**WORK TO DO**
Your task is to write out the complete listing exactly as it is shown.

**DATA EXTRACT**
#####
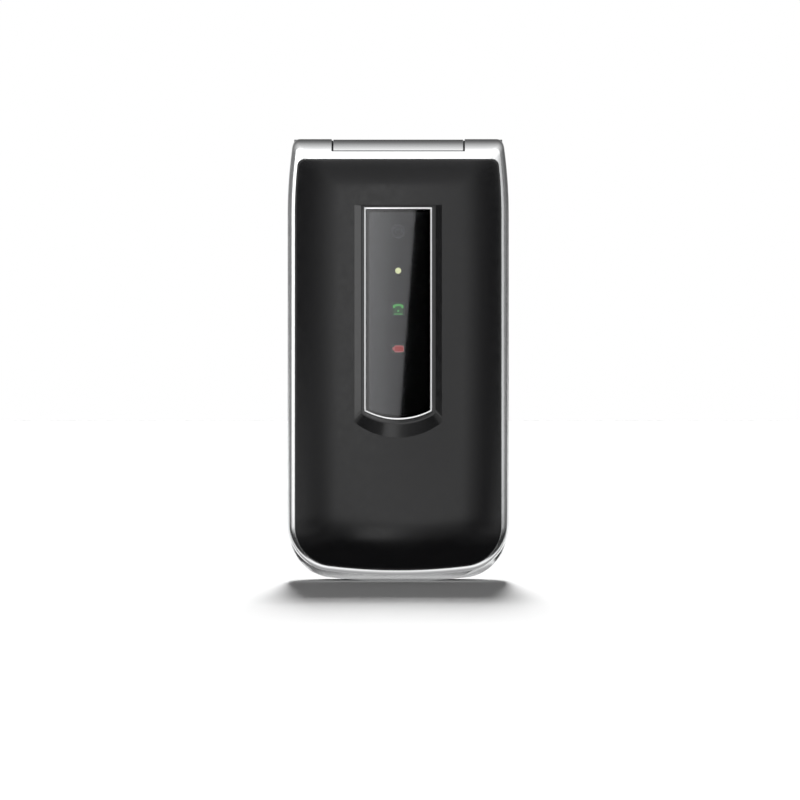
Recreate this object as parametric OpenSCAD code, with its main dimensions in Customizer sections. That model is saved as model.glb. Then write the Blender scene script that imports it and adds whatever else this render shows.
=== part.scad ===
// Clamshell phone, closed and standing on its lower end, hinge at the top.
// Pieces are drawn lying down: x across, y up the phone, z out of the lid's front. stand() raises them.

/* [Body] */
// Height of the closed phone
phone_h = 104; // [103:0.5:108]
// Width across the lid
phone_w = 52; // [51:0.5:56]
// Corner radius at the lower end
corner_r = 11; // [8:0.5:12]
// Radius of the bowed lower edge
bow_r = 130; // [110:5:200]
// Radius of the sides' narrowing towards the top
flare_r = 115; // [100:5:160]
// Length of that narrowing
flare_l = 18; // [16:0.5:20]
// Radius of the two upper corners
top_r = 1.7; // [1.4:0.1:2.2]
// Half width of the flat foot at the lower end
foot_half_w = 8; // [6:0.5:10]

/* [Lid] */
// Thickness of the lid to the crown of its front
lid_t = 7.5; // [7.4:0.1:8.5]
// Gap between the closed lid and the base
lid_gap = 0.4; // [0.35:0.05:0.6]
// Width of the silver rim beside the black panel
rim_w = 1.65; // [1.4:0.05:2]
// Width of the silver rim below the black panel
rim_low_w = 1.15; // [0.9:0.05:1.4]
// How far the base shows below the lid
lip_show = 1.4; // [1:0.1:2]
// Fall of the panel's crown at its sides
crown_drop = 1.1; // [0.8:0.05:1.3]
// Width over which the crown falls at each side
crown_side = 10; // [8:0.5:12]
// Length over which the crown falls at the lower end
crown_low = 13; // [11:0.5:16]
// Fall of the crown at the upper end
crown_top_drop = 0.5; // [0.4:0.05:0.7]
// Length over which the crown falls at the upper end
crown_top = 7; // [6:0.5:8]
// Distance from the top of the phone to the black panel
panel_down = 4.5; // [4.3:0.1:5]
// Wall of the lid frame
lid_wall = 1.5; // [1.3:0.1:1.7]
// Thickness of the lid's inner cover
inner_cover_t = 1.1; // [1:0.05:1.2]

/* [Window] */
// Height of the raised window over the panel's crown
plateau_h = 0.7; // [0.5:0.05:0.9]
// Width of the window's base
window_w = 20.5; // [19.5:0.25:22]
// Distance from the top of the phone to the window
window_down = 15.7; // [15:0.1:17]
// Length of the window's straight sides
window_side_l = 50.9; // [49:0.1:52]
// Bow of the window's lower edge
window_bow = 3.6; // [3:0.1:4]
// Width of the slope beside the window
bevel_w = 1.6; // [1.3:0.1:1.9]
// Length of the slope below the window
bevel_low = 3.15; // [2.8:0.05:3.5]
// Width of the silver trim line
trim_w = 0.6; // [0.5:0.05:0.8]
// Margin between the slope and the trim line
trim_margin = 0.6; // [0.5:0.05:0.8]

/* [Hinge] */
// Radius of the barrel and the knuckles
barrel_r = 4.6; // [4.4:0.05:4.8]
// Width of the barrel
barrel_w = 30.7; // [28:0.1:32]
// Height of the barrel that shows above the lid
barrel_show = 2.7; // [2.4:0.1:3]
// Radius of the lid's upper front edge
nose_r = 4.4; // [4.2:0.05:4.6]
// Running clearance round the hinge
hinge_gap = 0.35; // [0.3:0.05:0.4]
// Radius of the hinge's shaft and pin
pin_r = 1.45; // [1.3:0.05:1.6]
// Radius of the spring cartridge
cartridge_r = 2.5; // [2.3:0.05:2.7]

/* [Base] */
// Thickness of the base
base_t = 10.6; // [10.5:0.1:11.5]
// How far the base's sides stand inside the lid's
base_inset = 0.3; // [0.2:0.05:0.5]
// Radius of the back's long edges
back_r = 3.5; // [3:0.1:4]
// Radius of the back's lower edge
back_low_r = 1.8; // [1.5:0.1:2.2]
// Distance from the top of the phone to the base's upper edge
base_down = 5; // [4.6:0.1:5.5]
// Wall of the base covers
base_wall = 1.5; // [1.3:0.1:1.7]
// Depth of the front cover
front_cover_d = 4; // [3.8:0.1:4.2]
// Depth of the battery cover
battery_cover_d = 3; // [2.8:0.1:3.2]
// Thickness of the battery cover
battery_cover_t = 1; // [0.9:0.05:1.1]
// Length of the battery cover
battery_cover_l = 71; // [68:0.5:72]
// Battery width
battery_w = 38; // [36:0.5:40]
// Battery length
battery_l = 52; // [50:0.5:53]
// Battery thickness
battery_t = 4; // [3.8:0.05:4.1]

/* [Keys] */
// Width of a number key
key_w = 14; // [12.5:0.1:14.2]
// Height of a number key
key_h = 10.4; // [9:0.1:10.6]
// Spacing of the number keys across
key_pitch_x = 15.6; // [15.4:0.05:15.8]
// Spacing of the number keys along
key_pitch_y = 12.3; // [12:0.05:12.5]
// Gap round each key
key_gap = 0.25; // [0.2:0.01:0.3]
// Travel of a key
key_travel = 0.4; // [0.3:0.01:0.4]
// Depth of the keypad well
well_d = 0.8; // [0.7:0.05:0.9]
// Outer radius of the navigation ring
nav_r = 9.2; // [8.5:0.1:9.5]
// Radius of the OK key
ok_r = 4.5; // [4:0.1:5]

/* [Screws] */
// Radius of the screw heads
screw_head_r = 1.3; // [1.1:0.05:1.4]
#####
**ANSWER FOR THE TASK**
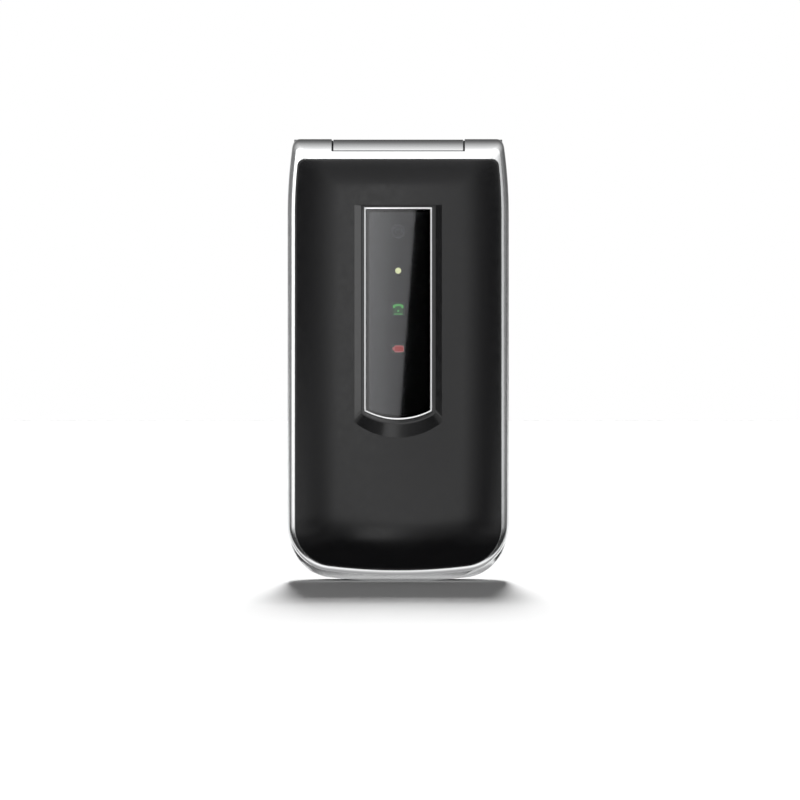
Recreate this object as parametric OpenSCAD code, with its main dimensions in Customizer sections. That model is saved as model.glb. Then write the Blender scene script that imports it and adds whatever else this render shows.
=== part.scad ===
// Clamshell phone, closed and standing on its lower end, hinge at the top.
// Pieces are drawn lying down: x across, y up the phone, z out of the lid's front. stand() raises them.

/* [Body] */
// Height of the closed phone
phone_h = 104; // [103:0.5:108]
// Width across the lid
phone_w = 52; // [51:0.5:56]
// Corner radius at the lower end
corner_r = 11; // [8:0.5:12]
// Radius of the bowed lower edge
bow_r = 130; // [110:5:200]
// Radius of the sides' narrowing towards the top
flare_r = 115; // [100:5:160]
// Length of that narrowing
flare_l = 18; // [16:0.5:20]
// Radius of the two upper corners
top_r = 1.7; // [1.4:0.1:2.2]
// Half width of the flat foot at the lower end
foot_half_w = 8; // [6:0.5:10]

/* [Lid] */
// Thickness of the lid to the crown of its front
lid_t = 7.5; // [7.4:0.1:8.5]
// Gap between the closed lid and the base
lid_gap = 0.4; // [0.35:0.05:0.6]
// Width of the silver rim beside the black panel
rim_w = 1.65; // [1.4:0.05:2]
// Width of the silver rim below the black panel
rim_low_w = 1.15; // [0.9:0.05:1.4]
// How far the base shows below the lid
lip_show = 1.4; // [1:0.1:2]
// Fall of the panel's crown at its sides
crown_drop = 1.1; // [0.8:0.05:1.3]
// Width over which the crown falls at each side
crown_side = 10; // [8:0.5:12]
// Length over which the crown falls at the lower end
crown_low = 13; // [11:0.5:16]
// Fall of the crown at the upper end
crown_top_drop = 0.5; // [0.4:0.05:0.7]
// Length over which the crown falls at the upper end
crown_top = 7; // [6:0.5:8]
// Distance from the top of the phone to the black panel
panel_down = 4.5; // [4.3:0.1:5]
// Wall of the lid frame
lid_wall = 1.5; // [1.3:0.1:1.7]
// Thickness of the lid's inner cover
inner_cover_t = 1.1; // [1:0.05:1.2]

/* [Window] */
// Height of the raised window over the panel's crown
plateau_h = 0.7; // [0.5:0.05:0.9]
// Width of the window's base
window_w = 20.5; // [19.5:0.25:22]
// Distance from the top of the phone to the window
window_down = 15.7; // [15:0.1:17]
// Length of the window's straight sides
window_side_l = 50.9; // [49:0.1:52]
// Bow of the window's lower edge
window_bow = 3.6; // [3:0.1:4]
// Width of the slope beside the window
bevel_w = 1.6; // [1.3:0.1:1.9]
// Length of the slope below the window
bevel_low = 3.15; // [2.8:0.05:3.5]
// Width of the silver trim line
trim_w = 0.6; // [0.5:0.05:0.8]
// Margin between the slope and the trim line
trim_margin = 0.6; // [0.5:0.05:0.8]

/* [Hinge] */
// Radius of the barrel and the knuckles
barrel_r = 4.6; // [4.4:0.05:4.8]
// Width of the barrel
barrel_w = 30.7; // [28:0.1:32]
// Height of the barrel that shows above the lid
barrel_show = 2.7; // [2.4:0.1:3]
// Radius of the lid's upper front edge
nose_r = 4.4; // [4.2:0.05:4.6]
// Running clearance round the hinge
hinge_gap = 0.35; // [0.3:0.05:0.4]
// Radius of the hinge's shaft and pin
pin_r = 1.45; // [1.3:0.05:1.6]
// Radius of the spring cartridge
cartridge_r = 2.5; // [2.3:0.05:2.7]

/* [Base] */
// Thickness of the base
base_t = 10.6; // [10.5:0.1:11.5]
// How far the base's sides stand inside the lid's
base_inset = 0.3; // [0.2:0.05:0.5]
// Radius of the back's long edges
back_r = 3.5; // [3:0.1:4]
// Radius of the back's lower edge
back_low_r = 1.8; // [1.5:0.1:2.2]
// Distance from the top of the phone to the base's upper edge
base_down = 5; // [4.6:0.1:5.5]
// Wall of the base covers
base_wall = 1.5; // [1.3:0.1:1.7]
// Depth of the front cover
front_cover_d = 4; // [3.8:0.1:4.2]
// Depth of the battery cover
battery_cover_d = 3; // [2.8:0.1:3.2]
// Thickness of the battery cover
battery_cover_t = 1; // [0.9:0.05:1.1]
// Length of the battery cover
battery_cover_l = 71; // [68:0.5:72]
// Battery width
battery_w = 38; // [36:0.5:40]
// Battery length
battery_l = 52; // [50:0.5:53]
// Battery thickness
battery_t = 4; // [3.8:0.05:4.1]

/* [Keys] */
// Width of a number key
key_w = 14; // [12.5:0.1:14.2]
// Height of a number key
key_h = 10.4; // [9:0.1:10.6]
// Spacing of the number keys across
key_pitch_x = 15.6; // [15.4:0.05:15.8]
// Spacing of the number keys along
key_pitch_y = 12.3; // [12:0.05:12.5]
// Gap round each key
key_gap = 0.25; // [0.2:0.01:0.3]
// Travel of a key
key_travel = 0.4; // [0.3:0.01:0.4]
// Depth of the keypad well
well_d = 0.8; // [0.7:0.05:0.9]
// Outer radius of the navigation ring
nav_r = 9.2; // [8.5:0.1:9.5]
// Radius of the OK key
ok_r = 4.5; // [4:0.1:5]

/* [Screws] */
// Radius of the screw heads
screw_head_r = 1.3; // [1.1:0.05:1.4]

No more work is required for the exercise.